Earthquake Weather is the only album by former frontman of The Clash, Joe Strummer, released on September 20, 1989. The album was well received by critics, but was not a commercial success. The majority of the album was recorded in Los Angeles, California in 1988 and 1989, as evident from the cover photography and design by Josh Cheuse.

It was the first time Strummer had worked on his own musical project.
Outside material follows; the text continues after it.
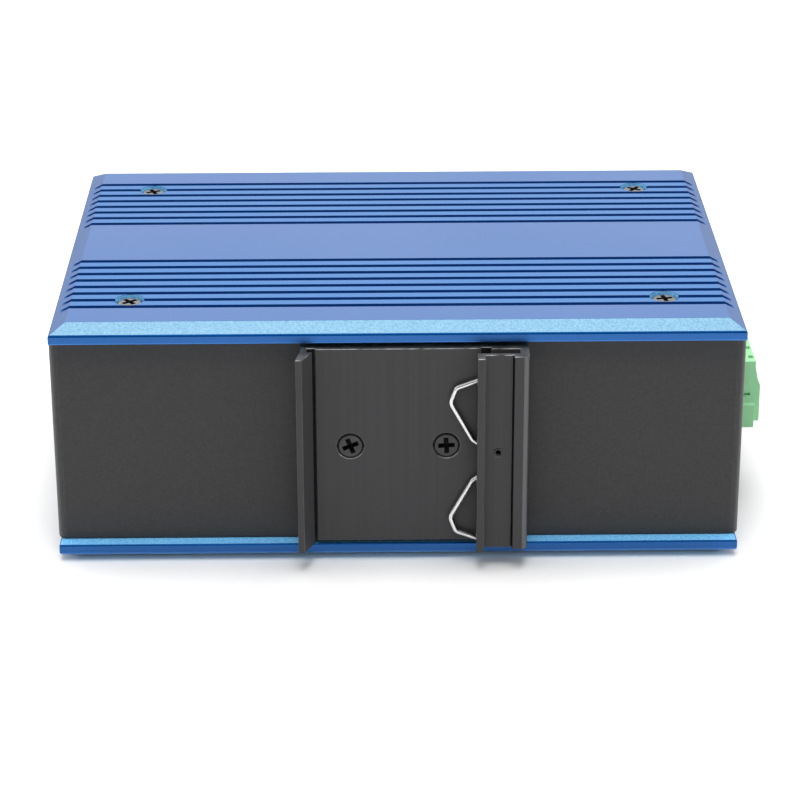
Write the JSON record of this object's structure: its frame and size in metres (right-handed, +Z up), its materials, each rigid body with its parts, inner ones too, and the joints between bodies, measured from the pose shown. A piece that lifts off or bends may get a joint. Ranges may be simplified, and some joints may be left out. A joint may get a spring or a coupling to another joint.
{
  "type": "din rail ethernet switch",
  "caption": "Industrial network switch for a mounting rail: sheet-metal case between two finned aluminium plates, rail clip with wire spring, pluggable supply terminal.",
  "frame": {"origin": "middle of the lower finned plate's outer face, on which the part lies", "axes": "+Z up through the case from the lower finned plate to the upper one, -Y out of the rear with the rail clip, +Y out of the front with the network sockets, +X out of the end wall with the supply plug"},
  "size_m": [0.1472, 0.1064, 0.052],
  "materials": {
    "blue_anodised": "satin, bead blasted and anodised blue",
    "black_paint": "fine matt powder coat",
    "black_clip": "satin, anodised black",
    "screw_steel": "nickel plated",
    "black_screw": "black oxide",
    "spring_steel": "drawn wire",
    "board_green": "solder mask",
    "nylon": "natural nylon",
    "black_plastic": "moulded",
    "tinned_sheet": "tinned",
    "contact_metal": "gold plated",
    "clear_plastic": "clear",
    "plug_green": "moulded, light green",
    "header_green": "moulded, green",
    "led_body": "moulded",
    "chip_black": "moulded",
    "pad_grey": "soft",
    "plain_aluminium": "milled",
    "ferrite": "pressed"
  },
  "bodies": {
    "case": {"upper_plate": "blue_anodised", "lower_plate": "blue_anodised", "upper_plate_screws": "screw_steel", "lower_plate_screws": "screw_steel", "chassis": "black_paint", "front_panel": "black_paint", "clip_nuts": "screw_steel", "din_clip": "black_clip", "clip_screws": "black_screw", "rail_spring": "spring_steel", "spring_pin": "spring_steel", "main_board": "board_green", "board_supports": "nylon", "jack_housing": "black_plastic", "jack_shield": "tinned_sheet", "jack_contacts": "contact_metal", "jack_light_pipes": "clear_plastic", "header_pins": "tinned_sheet", "terminal_header": "header_green", "panel_light_pipes": "clear_plastic", "status_leds": "led_body", "switch_chip": "chip_black", "thermal_pad": "pad_grey", "heat_block": "plain_aluminium", "port_transformers": "chip_black", "capacitors": "plain_aluminium", "power_inductor": "ferrite", "earth_screw": "screw_steel"},
    "plug": {"terminal_plug": "plug_green", "terminal_clamps": "tinned_sheet", "terminal_screws": "screw_steel"}
  },
  "joints": [
    {"name": "plug_slide", "type": "slide", "parent": "case", "child": "plug", "axis": [1, 0, 0], "range_m": [0, 0.008]}
  ]
}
In previous years he had worked with Alex Cox on the soundtracks of his films Sid and Nancy and Walker in 1986 and 1987. He also worked on the production of his former Clash partner Mick Jones' second album with the band Big Audio Dynamite in 1986.
 
It was the reception and sales of the music score from the film Walker that got Strummer into a well mental state to start working on his own material again. He got a group together which consisted of Zander Schloss, Lonnie Marshall, Jack Irons and Willie MacNeil. The backing band became known as The Latino Rockabilly War. The first project the band worked on was for the film Permanent Record with Keanu Reeves which featured the songs "Trash City", "Baby the Trans", "Nothin' 'bout Nothin", "Nefertiti Rock", and the haunting instrumental "Theme from Permanent Record".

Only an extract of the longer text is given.